#### Records supplied ####

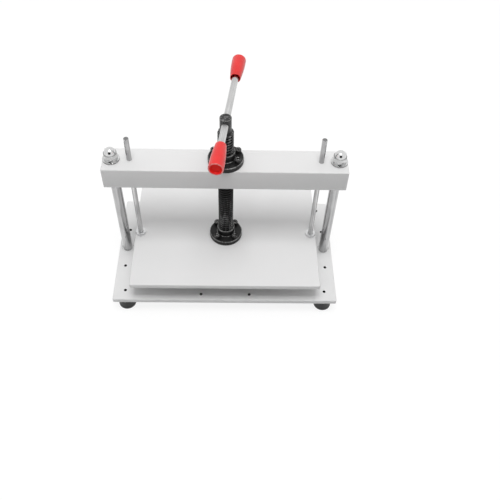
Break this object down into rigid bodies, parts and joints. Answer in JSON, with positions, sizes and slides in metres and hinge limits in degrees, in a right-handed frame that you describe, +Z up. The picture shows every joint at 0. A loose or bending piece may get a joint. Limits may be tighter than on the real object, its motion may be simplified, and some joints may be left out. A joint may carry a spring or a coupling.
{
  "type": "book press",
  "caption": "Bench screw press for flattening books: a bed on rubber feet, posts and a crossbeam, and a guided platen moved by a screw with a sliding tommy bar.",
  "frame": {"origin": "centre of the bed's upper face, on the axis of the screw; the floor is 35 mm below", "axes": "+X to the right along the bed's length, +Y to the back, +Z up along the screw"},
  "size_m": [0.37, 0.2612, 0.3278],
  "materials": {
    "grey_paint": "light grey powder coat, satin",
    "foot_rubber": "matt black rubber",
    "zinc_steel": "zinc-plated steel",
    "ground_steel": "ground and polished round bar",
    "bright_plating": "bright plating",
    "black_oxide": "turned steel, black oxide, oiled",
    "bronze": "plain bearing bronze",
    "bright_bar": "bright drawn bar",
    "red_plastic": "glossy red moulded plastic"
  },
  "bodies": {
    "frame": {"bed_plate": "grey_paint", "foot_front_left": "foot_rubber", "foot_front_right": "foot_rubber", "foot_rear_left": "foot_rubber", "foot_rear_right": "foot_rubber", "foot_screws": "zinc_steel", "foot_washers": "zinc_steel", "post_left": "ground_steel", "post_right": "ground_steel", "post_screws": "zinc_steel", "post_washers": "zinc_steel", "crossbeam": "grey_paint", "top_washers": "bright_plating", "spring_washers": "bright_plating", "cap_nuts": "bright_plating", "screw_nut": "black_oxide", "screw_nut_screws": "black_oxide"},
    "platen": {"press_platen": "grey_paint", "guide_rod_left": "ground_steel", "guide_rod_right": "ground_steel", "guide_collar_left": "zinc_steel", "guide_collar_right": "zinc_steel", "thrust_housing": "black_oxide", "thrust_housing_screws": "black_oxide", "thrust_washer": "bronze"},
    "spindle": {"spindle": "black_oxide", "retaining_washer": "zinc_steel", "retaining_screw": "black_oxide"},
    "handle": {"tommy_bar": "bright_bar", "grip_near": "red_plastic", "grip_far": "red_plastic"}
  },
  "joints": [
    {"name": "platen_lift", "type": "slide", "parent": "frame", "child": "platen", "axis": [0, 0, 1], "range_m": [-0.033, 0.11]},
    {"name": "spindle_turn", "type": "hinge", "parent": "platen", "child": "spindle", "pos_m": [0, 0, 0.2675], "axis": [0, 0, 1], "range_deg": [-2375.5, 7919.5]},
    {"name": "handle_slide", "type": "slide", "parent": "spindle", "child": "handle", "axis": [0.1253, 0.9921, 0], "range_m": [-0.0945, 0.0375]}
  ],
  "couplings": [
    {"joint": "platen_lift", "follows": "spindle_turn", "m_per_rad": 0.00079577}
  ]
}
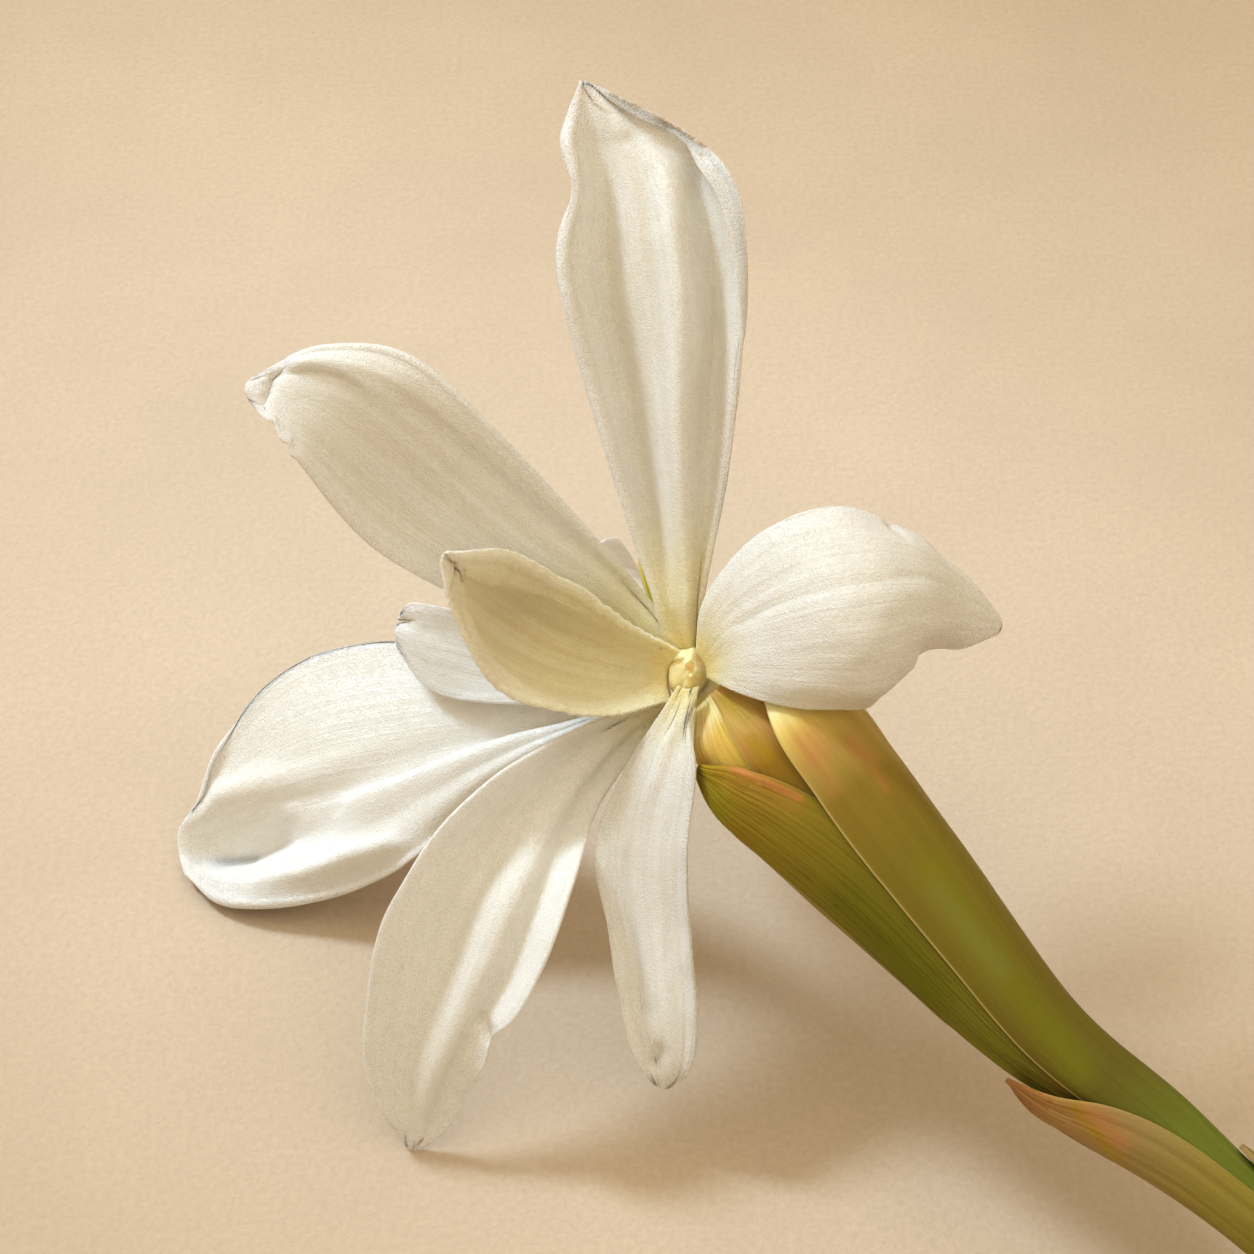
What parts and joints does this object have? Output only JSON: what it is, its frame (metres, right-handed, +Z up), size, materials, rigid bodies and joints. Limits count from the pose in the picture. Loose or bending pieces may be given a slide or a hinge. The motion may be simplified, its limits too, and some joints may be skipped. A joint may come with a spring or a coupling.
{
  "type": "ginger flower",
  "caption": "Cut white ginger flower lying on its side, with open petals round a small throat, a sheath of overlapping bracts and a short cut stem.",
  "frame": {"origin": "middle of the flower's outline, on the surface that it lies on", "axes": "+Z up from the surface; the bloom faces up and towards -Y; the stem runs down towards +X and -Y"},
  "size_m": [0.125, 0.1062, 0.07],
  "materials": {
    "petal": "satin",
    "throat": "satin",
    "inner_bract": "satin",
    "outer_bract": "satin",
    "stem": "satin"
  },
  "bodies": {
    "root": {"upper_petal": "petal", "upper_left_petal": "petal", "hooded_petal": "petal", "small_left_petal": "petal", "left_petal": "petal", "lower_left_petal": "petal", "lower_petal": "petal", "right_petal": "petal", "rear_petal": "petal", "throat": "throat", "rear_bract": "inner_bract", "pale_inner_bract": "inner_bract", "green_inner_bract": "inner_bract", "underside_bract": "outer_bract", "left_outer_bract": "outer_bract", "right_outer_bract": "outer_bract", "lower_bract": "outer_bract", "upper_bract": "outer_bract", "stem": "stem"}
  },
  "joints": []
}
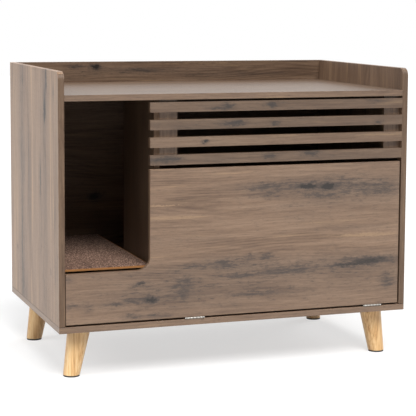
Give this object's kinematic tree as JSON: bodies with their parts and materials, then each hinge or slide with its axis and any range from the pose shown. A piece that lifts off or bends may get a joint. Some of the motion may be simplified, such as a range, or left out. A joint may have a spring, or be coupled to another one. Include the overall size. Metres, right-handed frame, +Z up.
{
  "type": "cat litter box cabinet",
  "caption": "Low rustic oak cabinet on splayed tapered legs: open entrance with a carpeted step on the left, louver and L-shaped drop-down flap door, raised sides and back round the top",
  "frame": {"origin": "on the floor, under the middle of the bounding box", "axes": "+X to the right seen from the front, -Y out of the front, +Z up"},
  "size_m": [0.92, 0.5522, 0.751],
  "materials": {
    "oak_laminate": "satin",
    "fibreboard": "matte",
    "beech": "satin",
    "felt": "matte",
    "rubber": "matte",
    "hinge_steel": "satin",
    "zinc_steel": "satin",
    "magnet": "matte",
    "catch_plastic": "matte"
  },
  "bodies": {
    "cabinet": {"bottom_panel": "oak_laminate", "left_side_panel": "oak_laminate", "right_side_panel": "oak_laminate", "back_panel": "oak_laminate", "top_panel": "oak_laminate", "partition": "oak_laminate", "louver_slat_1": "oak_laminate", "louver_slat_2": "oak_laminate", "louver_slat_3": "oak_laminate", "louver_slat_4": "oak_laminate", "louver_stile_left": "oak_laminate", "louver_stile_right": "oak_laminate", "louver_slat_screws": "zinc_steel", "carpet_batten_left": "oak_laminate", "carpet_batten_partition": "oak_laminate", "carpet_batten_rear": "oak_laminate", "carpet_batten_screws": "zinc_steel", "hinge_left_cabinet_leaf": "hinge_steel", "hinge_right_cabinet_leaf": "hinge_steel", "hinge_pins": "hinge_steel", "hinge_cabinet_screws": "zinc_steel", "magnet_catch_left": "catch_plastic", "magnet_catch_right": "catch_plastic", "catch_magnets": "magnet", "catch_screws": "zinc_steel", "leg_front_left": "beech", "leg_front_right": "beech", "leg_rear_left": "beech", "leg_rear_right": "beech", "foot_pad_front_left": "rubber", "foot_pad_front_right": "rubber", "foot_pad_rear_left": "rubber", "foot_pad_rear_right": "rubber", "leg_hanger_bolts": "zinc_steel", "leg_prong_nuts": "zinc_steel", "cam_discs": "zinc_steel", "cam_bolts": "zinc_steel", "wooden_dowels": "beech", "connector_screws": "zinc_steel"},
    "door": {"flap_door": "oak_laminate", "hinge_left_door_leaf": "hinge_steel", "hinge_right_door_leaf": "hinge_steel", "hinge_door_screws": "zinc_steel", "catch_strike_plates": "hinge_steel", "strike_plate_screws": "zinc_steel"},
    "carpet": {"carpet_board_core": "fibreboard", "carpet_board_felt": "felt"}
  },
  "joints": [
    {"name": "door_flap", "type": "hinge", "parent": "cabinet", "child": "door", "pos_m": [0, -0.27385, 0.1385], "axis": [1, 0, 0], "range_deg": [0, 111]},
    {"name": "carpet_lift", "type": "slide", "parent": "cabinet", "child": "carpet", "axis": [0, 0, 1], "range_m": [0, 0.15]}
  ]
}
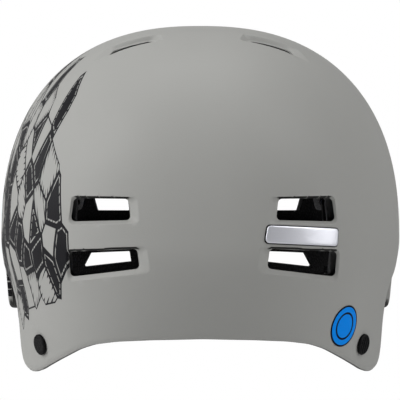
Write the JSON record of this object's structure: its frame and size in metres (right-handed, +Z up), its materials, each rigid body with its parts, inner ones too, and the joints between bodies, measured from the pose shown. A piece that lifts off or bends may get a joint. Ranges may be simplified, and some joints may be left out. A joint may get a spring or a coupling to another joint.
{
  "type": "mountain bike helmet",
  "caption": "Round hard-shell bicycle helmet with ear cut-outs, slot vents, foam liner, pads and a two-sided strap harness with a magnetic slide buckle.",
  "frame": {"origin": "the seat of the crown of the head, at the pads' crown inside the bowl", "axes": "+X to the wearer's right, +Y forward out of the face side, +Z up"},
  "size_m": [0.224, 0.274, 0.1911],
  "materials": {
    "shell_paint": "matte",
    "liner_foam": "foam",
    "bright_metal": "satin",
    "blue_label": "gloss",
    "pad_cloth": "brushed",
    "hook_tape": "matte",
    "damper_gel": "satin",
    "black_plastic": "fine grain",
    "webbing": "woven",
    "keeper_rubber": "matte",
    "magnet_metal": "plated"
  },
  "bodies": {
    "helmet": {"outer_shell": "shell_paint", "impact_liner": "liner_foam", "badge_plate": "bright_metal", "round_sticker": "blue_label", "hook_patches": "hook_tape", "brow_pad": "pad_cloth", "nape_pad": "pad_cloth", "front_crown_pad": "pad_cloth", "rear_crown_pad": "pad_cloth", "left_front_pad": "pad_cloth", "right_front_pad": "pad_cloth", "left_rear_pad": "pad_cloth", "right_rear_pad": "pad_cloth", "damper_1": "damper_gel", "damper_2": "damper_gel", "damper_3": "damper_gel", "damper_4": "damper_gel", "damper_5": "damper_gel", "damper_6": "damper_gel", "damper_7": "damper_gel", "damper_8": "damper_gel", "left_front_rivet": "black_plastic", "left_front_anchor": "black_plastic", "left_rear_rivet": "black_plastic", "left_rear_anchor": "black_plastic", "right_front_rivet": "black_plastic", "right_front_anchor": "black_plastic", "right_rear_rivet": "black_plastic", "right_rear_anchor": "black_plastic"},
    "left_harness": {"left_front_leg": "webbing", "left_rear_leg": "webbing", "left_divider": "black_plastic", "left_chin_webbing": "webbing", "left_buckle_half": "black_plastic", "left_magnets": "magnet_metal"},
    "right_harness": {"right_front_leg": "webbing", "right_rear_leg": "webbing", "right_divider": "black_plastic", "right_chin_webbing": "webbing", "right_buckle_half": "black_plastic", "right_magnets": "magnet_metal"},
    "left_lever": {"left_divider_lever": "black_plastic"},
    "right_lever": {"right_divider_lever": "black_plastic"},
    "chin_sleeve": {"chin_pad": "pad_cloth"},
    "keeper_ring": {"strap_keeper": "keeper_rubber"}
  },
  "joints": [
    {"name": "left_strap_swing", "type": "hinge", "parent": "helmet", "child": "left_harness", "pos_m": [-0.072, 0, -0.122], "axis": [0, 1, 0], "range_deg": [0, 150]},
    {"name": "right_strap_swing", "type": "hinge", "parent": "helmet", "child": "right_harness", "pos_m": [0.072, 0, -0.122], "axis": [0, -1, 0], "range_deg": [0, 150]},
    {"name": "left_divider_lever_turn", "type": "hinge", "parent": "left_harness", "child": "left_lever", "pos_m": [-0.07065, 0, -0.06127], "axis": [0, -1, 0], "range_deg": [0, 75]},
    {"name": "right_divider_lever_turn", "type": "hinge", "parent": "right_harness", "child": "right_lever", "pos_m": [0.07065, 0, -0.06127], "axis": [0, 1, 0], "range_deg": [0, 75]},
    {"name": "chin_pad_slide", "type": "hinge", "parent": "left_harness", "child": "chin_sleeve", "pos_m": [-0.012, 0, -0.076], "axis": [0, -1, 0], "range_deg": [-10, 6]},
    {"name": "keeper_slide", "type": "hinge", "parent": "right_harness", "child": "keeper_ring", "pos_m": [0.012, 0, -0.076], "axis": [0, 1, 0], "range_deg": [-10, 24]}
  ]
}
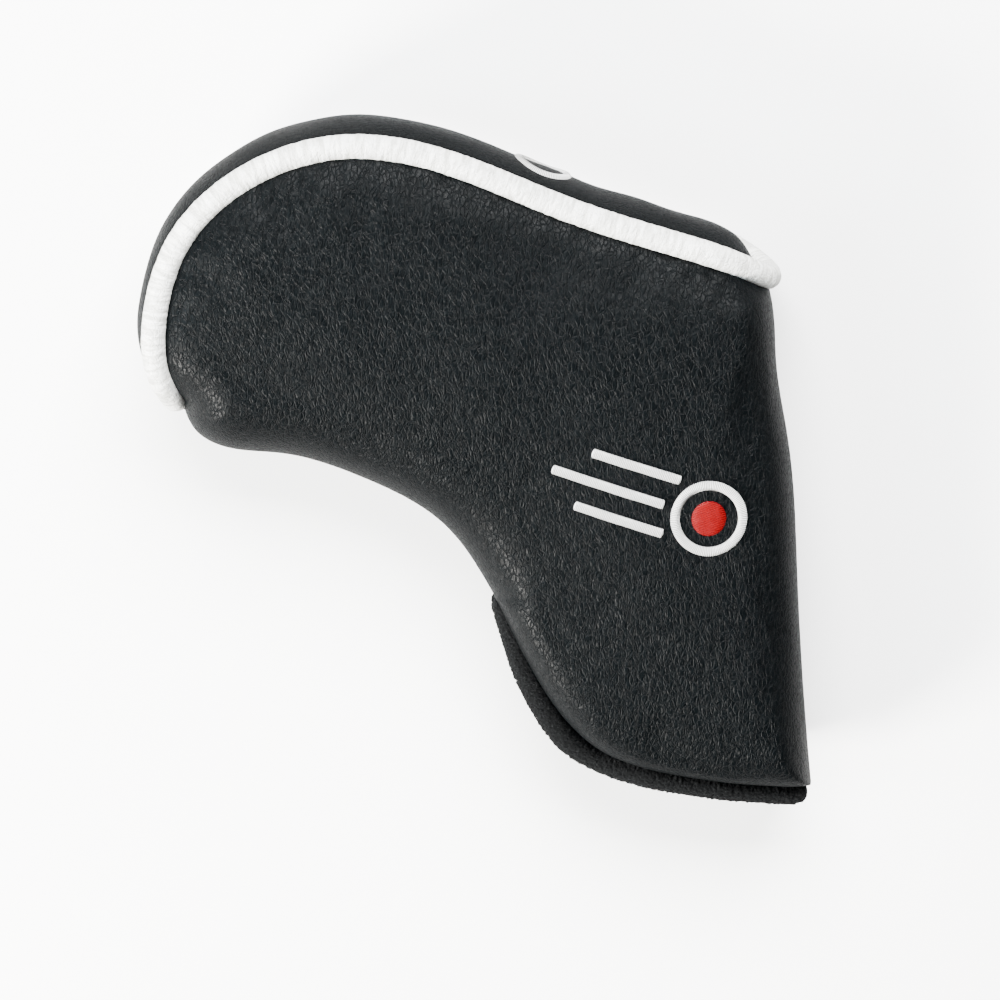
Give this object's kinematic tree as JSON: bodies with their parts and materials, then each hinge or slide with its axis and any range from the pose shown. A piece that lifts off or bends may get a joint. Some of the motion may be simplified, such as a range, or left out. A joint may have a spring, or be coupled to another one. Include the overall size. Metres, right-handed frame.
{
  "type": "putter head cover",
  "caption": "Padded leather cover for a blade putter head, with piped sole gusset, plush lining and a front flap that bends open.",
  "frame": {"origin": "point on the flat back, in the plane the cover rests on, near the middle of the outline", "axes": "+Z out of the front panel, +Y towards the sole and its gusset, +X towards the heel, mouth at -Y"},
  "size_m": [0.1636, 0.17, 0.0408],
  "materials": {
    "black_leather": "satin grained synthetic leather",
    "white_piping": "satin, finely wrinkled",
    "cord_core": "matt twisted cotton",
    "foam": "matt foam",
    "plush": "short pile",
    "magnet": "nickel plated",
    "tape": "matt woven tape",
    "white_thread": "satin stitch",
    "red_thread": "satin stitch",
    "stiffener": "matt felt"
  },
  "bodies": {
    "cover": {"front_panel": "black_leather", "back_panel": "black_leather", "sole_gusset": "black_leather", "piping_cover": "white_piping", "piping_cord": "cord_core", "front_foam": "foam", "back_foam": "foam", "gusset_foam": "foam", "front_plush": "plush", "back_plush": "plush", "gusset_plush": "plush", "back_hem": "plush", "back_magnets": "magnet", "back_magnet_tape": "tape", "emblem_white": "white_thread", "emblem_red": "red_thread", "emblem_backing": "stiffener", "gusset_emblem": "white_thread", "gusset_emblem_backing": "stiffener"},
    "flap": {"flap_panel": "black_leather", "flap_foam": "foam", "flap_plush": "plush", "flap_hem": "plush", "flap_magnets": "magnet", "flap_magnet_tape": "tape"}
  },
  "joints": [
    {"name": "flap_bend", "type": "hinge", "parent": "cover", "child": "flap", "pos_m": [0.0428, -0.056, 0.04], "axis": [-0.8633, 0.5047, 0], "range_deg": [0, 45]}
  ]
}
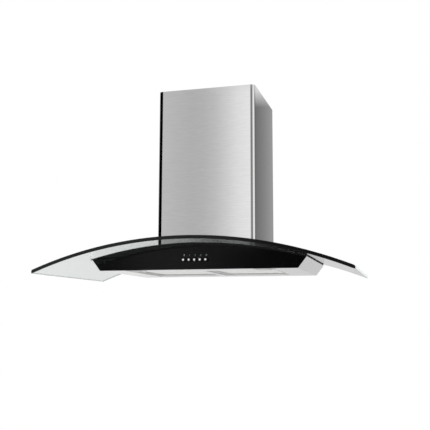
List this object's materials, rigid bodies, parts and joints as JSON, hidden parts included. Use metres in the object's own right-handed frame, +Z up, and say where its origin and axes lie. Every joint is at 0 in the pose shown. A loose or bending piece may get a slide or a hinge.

####

> [Instructions for the task] Of the lines in the material above, state how many contain the string "bending"; give no other text.

> [Solution to the problem] 3